Thanks Erik for taking the time to make tests of your own!
emadsen wrote: ↑Tue Mar 02, 2021 11:49 pm
I disagree with #2. In my experience, fixed depth games cannot accurately measure engine strength, either in a gauntlet against other engines or in a self-testing match.
My simple engine just does iterative deepening until it runs out of time. If I limit depth and not time all it changes is that I pretend it ran out of time after reaching a specific iteration of the search. Now, with no further code-changes it will always produce the same result on a slow or fast computer. It will also produce the same results independent on how performant your implementation is.
Adding a very inefficient but correct Quiescence implementation will provide a strength improvement under these testing conditions that is an upper bound on the gain you can expect under real conditions. Testing my Qsearch that way I saw an improvement of well over 100 Elo. I can't say exactly how much because, as you say: the exact number would have meant nothing so I didn't write it down.
But it was high enough to show that there's a benefit which is just negated by the fact that my quiesence implementation is slowing search down so much that I didn't see it.
emadsen wrote: ↑Tue Mar 02, 2021 11:49 pm
#3 makes no sense to me. An engine that evaluates positions solely by material is strategically stupid (not knowing how to develop pieces) and ignorant of the danger posed by passed pawns and attacks on squares near the king. However, if it has a correct quiescence search implementation, it can find discovered checks, forks, attacks on overloaded pieces, etc... all of which win material.
I took MadChess 3.0 Beta (2570 Elo), removed all eval terms except material, and ran a gauntlet tournament against other engines of varying strength, from TSCP 1.81 (1751 Elo) to Sungorus 1.4 (2311 Elo) at 2m+1s time control. I got this result:
Code: Select all
MadChess 3.0 Beta, Material Only, No Quiescence = 1746 Elo
MadChess 3.0 Beta, Material Only, With Quiescence = 1915 Elo
This suggests a correct implementation of quiescence search is worth 169 Elo. I only had time for a quick test so the error bars are like +/- 50 Elo.

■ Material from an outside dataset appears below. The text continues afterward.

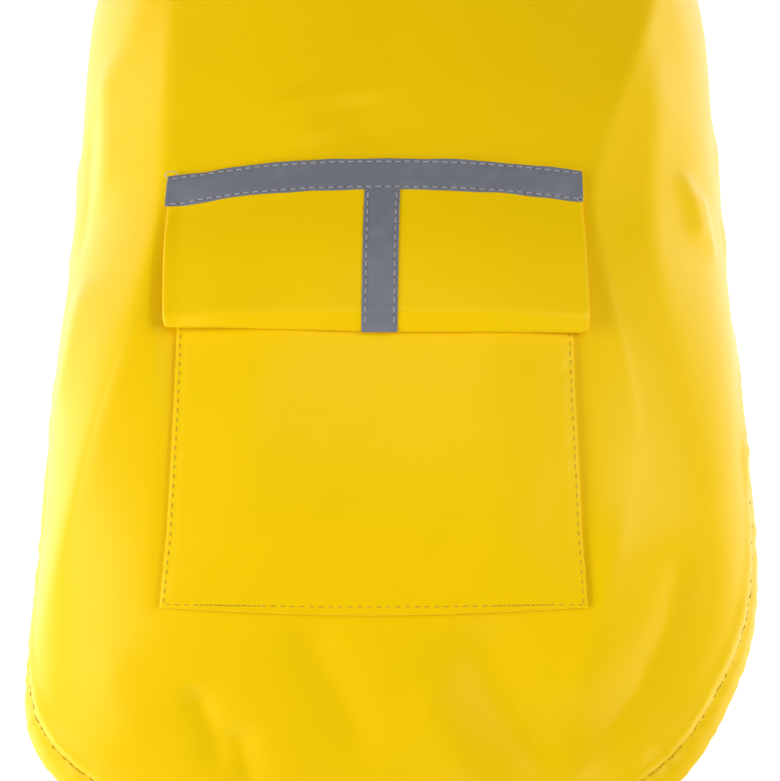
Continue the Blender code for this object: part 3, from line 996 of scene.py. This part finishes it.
def strap_lift(inside, lapped):
    """The height of a strap: under the panel at its sewn end, and easing to its place in the lap."""
    edge = float(read("cut", STRAP_AT))
    middle = float(half_round(STRAP_AT))

    def lift(along, across):
        reached = np.minimum(across, 2 * middle - across) - edge
        share = smooth_step((reached - 6.0) / (middle - edge - STRAP_LAP / 2 - 14.0))
        return inside + (lapped - inside) * share

    return lift


def belly_strap():
    """Two straps sewn under the side edges, lapped under the belly and closed by hook and loop."""
    edge = float(read("cut", STRAP_AT))
    middle = float(half_round(STRAP_AT))
    ends = (STRAP_AT - STRAP_WIDTH / 2, STRAP_AT + STRAP_WIDTH / 2)
    half = STRAP_WIDTH / 2
    reach = (middle + STRAP_LAP / 2 - edge + STRAP_SEWN) / 2
    for side, name, node, height in (
        (-1, "strap_right_webbing", "strap_right", STRAP_HEIGHTS[0]),
        (1, "strap_left_webbing", "strap_left", STRAP_HEIGHTS[1]),
    ):
        centre = middle + side * (reach - STRAP_LAP / 2)
        along, across = patch(ends, (reach, reach), 1.7, centre, 0.4)
        lift = strap_lift(STRAP_INSIDE, height)
        piece = shell(name, along, across, lift, WEBBING, STRAP)
        stand_for(piece, node)
        lap = box_path(middle + side * 2, half - 3.5, PATCH_LENGTH / 2 - 1.5)
        stitches(name + "_lap_stitches", lap, lift, YELLOW_THREAD, 13)
        box = box_path(-side * (edge - STRAP_SEWN / 2 - 1), half - 2.0, STRAP_SEWN / 2 - 3)
        stitches(node + "_sewn_box", box, panel_lift, YELLOW_THREAD, 14)
    narrow = (STRAP_AT - PATCH_WIDTH / 2, STRAP_AT + PATCH_WIDTH / 2)
    for name, node, height, surface in (
        ("loop_pad", "loop_patch", PATCH_HEIGHTS[0], LOOPS),
        ("hook_pad", "hook_patch", PATCH_HEIGHTS[1], HOOKS),
    ):
        along, across = patch(narrow, (PATCH_LENGTH / 2, PATCH_LENGTH / 2), 1.5, middle, 0.4)
        uneven = height + 0.06 * wobble(across + 2 * along, 5.0, 15)
        stand_for(shell(name, along, across, uneven, PATCH, surface), node)


def box_path(middle, half_along, half_across):
    """The four sides of a box of stitches on the strap, round a middle."""
    before, after = STRAP_AT - half_along, STRAP_AT + half_along
    left, right = middle - half_across, middle + half_across
    corners = ((before, left), (before, right), (after, right), (after, left), (before, left))
    return [corners[i : i + 2] for i in range(4)]


# ---------------------------------------------------------------- floor, light and camera
# Places and distances are in metres: the floor's depth under the coat, the point that the lights face, the
# point that the camera looks at, and how far off and how high it stands.
FLOOR_BELOW = 0.10
LIT_MIDDLE = Vector((0.0, -0.09, -0.02))
LOOK_AT = Vector((-0.00285, -0.08856, -0.005))
CAMERA_DISTANCE = 0.9
CAMERA_RISE = math.radians(69.0)
LENS = 124.6
FLOOR_GLOW = 0.9
ROOM_LIGHT = 0.08


def stand_in_scene(name, data, location, turn):
    """Puts a light or the camera in the scene."""
    item = bpy.data.objects.new(name, data)
    item.location = location
    item.rotation_euler = turn
    bpy.context.scene.collection.objects.link(item)
    return item


def studio():
    """A plain pale floor, soft light from both sides, from the tail and over the pocket, and the camera."""
    bpy.ops.mesh.primitive_plane_add(size=12.0, location=(0.0, 0.0, cad_box[0].z - FLOOR_BELOW))
    floor = bpy.context.object
    floor.name = "floor"
    paint = Paint("pale_floor", Roughness=0.9, Specular_IOR_Level=0.1)
    speckle = paint.noise(3.0, 2.0)
    paint.feed("Base Color", paint.mix((0.88, 0.88, 0.88, 1.0), (0.92, 0.92, 0.92, 1.0), speckle))
    paint.shader.inputs["Emission Color"].default_value = (1.0, 1.0, 1.0, 1.0)
    paint.shader.inputs["Emission Strength"].default_value = FLOOR_GLOW
    floor.data.materials.append(paint.material)

    world = bpy.data.worlds.new("pale_room")
    world.use_nodes = True
    world.node_tree.nodes["Background"].inputs["Color"].default_value = (1.0, 1.0, 1.0, 1.0)
    world.node_tree.nodes["Background"].inputs["Strength"].default_value = ROOM_LIGHT
    bpy.context.scene.world = world

    for name, where, size, power in (
        ("left_light", (-1.15, -0.24, 0.48), (1.4, 0.8), 17.5),
        ("right_light", (1.06, -0.10, 0.76), (1.1, 0.8), 9.0),
        ("right_strip", (0.86, -0.10, 0.98), (0.9, 0.12), 3.6),
        ("tail_light", (0.0, -1.5, 0.30), (1.2, 0.16), 1.8),
    ):
        lamp = bpy.data.lights.new(name, "AREA")
        lamp.shape = "RECTANGLE"
        lamp.size, lamp.size_y = size
        lamp.energy = power
        turn = (-Vector(where)).to_track_quat("-Z", "Y").to_euler()
        stand_in_scene(name, lamp, LIT_MIDDLE + Vector(where), turn)
    lamp = bpy.data.lights.new("pocket_light", "SPOT")
    lamp.energy = 7.5
    lamp.spot_size = math.radians(22.0)
    lamp.spot_blend = 1.0
    lamp.shadow_soft_size = 0.2
    stand_in_scene("pocket_light", lamp, (0.0, -0.05, 1.0), (math.radians(-2.0), 0.0, 0.0))

    lens = bpy.data.cameras.new("camera")
    lens.sensor_fit = "HORIZONTAL"
    lens.sensor_width = 36.0
    lens.lens = LENS
    lens.clip_start, lens.clip_end = 0.01, 50.0
    away = Vector((0.0, -math.cos(CAMERA_RISE), math.sin(CAMERA_RISE)))
    turn = (math.pi / 2 - CAMERA_RISE, 0.0, 0.0)
    camera = stand_in_scene("camera", lens, LOOK_AT + CAMERA_DISTANCE * away, turn)
    bpy.context.scene.camera = camera
    bpy.context.scene.view_settings.view_transform = "Standard"


studio()
back_panel()
hems()
chest_panel()
pocket()
tapes()
thread_ends()
belly_strap()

MadChess 3.0 Beta has a fairly fast bitboard implementation, doesn't allocate memory during search, has a hash table for score cutoffs and best moves, orders quiet moves by history heuristic score, implements null move and LMR (reducing between 3 and 6 ply), etc...
So perhaps my experience differs from yours due to me coming at the problem from the opposite direction as you: I've stripped down a mature engine. You're building up a new engine. Perhaps the difference between me finding quiescence search to be worth 169 Elo and you and Marcel finding it not worth much at all (both for material-only eval) can be explained away by the non-linear manner in which chess engine features combine. But, in my opinion, I don't think so. An engine with a correct quiescence search implementation should be stronger than one without it, even if it evaluates only material, because it's less vulnerable to hanging pieces due to the horizon effect.
Of course if you pit both versions of the engine against competitors that are > 300 Elo points stronger, it's likely to lose so often that quiescence search doesn't matter. But when pitted against nearly equal competitors, the version with quiescence search should be measurably stronger.
Marcel also did the same test as you and stripped down his engine:
mvanthoor wrote: ↑Thu Feb 25, 2021 6:36 pm
Rustic Alpha 1: 1680 Elo
Rustic PASTA: 1200 Elo (without PST, -480 Elo)
Rustic YOLO: 1095 Elo (without PST, without QSearch, -105 Elo)
And later he added: Not having QSearch loses +/- 400 Elo.
Which means adding PSTs alone is only worth ~200 Elo. Adding QSearch alone is only worth ~100 ELO.
But if you use them together you get more than the sum of it's parts. You get a huge compound benefit of 600 ELO.
That's a significant synergy!
You get more out of QSearch then Marcel did, which may be due to the fact that your stripped down engine still plays at a higher strength then ours do with all features enabled!
Who knows what other synergies are still at play?
And me? After adding PSTs I saw a huge jump in playing strength as well. Depending on what PSTs I use I'm now between 180 and 80 ELO behind Rustic. (Tested with 1000 games each so the numbers are somewhat accurate) I'm currently looking for ways to optimize the QSearch and move ordering to close that gap a little more.
I'll provide my measurements as soon as I'm done with refactoring!